Calgary · 6 months ago

What a Backwater Valve Actually Does

It's a one-way gate on your main sewer line. Understanding that one idea tells you everything about when you need one.

Normally open

In everyday use the valve sits open and your household waste flows out to the city sewer exactly as it always has. You'd never know it's there.

Closes on reverse flow

When the municipal sewer overloads — a heavy storm, rapid snowmelt, a main downstream that can't keep up — sewage tries to flow backward, toward your house. The valve's flapper snaps shut against that reverse flow and holds the line closed until the pressure drops.

What it protects against

The worst basement flood there is: raw municipal sewage backing up through your floor drains, laundry standpipe, and lowest fixtures. It's destructive, it's a biohazard, and cleanup and replacement of finished space runs into serious money. The valve is the defence.

What it does not do

It does nothing about groundwater seeping through your foundation walls or weeping tile — that's the sump pump's job. If your basement gets damp or floods without any sewage involved, you need a sump system, not (or as well as) a backwater valve.

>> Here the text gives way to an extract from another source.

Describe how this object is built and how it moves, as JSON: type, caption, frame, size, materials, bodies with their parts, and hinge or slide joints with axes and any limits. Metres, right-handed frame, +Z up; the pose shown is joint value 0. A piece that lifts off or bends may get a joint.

Why Calgary Basements Need This

Sewer backup isn't a rare freak event here — Calgary's hydrology and infrastructure make it a live risk for a lot of homes.

The June 2013 flood put sewer backup on every Calgary homeowner's radar. A great many homes in the affected SE and inner-city areas did backwater valve retrofits afterward, and it remains the City's front-line recommendation for basement flood protection.

Calgary's clay soil drains slowly and chinooks can melt a snowpack in a day or two, so spring runoff and sudden storms dump water into the sewer system faster than it can move it. That's exactly the condition that pushes a main into reverse.

Older inner-city neighbourhoods sit on aging sewer lines, some on combined storm-and-sanitary systems where a big rain overwhelms the whole line at once — the highest-risk setup for a backup.

Insurers increasingly ask about backwater valves, and some tie sewer-backup coverage or premiums to having one. If your insurer has raised it, that's a strong signal your address carries the risk.

The City of Calgary has run flood-protection incentive programs in the past that included backwater valve retrofits. Eligibility and amounts change, so check the current program on calgary.ca before you count on it — we'll point you to it, but we won't quote a rebate figure that might be out of date.

Backwater Valve or Sump Pump? (You Might Need Both)

This is the question we field most, and getting it right saves you from paying for the wrong protection. The two devices solve two completely different floods.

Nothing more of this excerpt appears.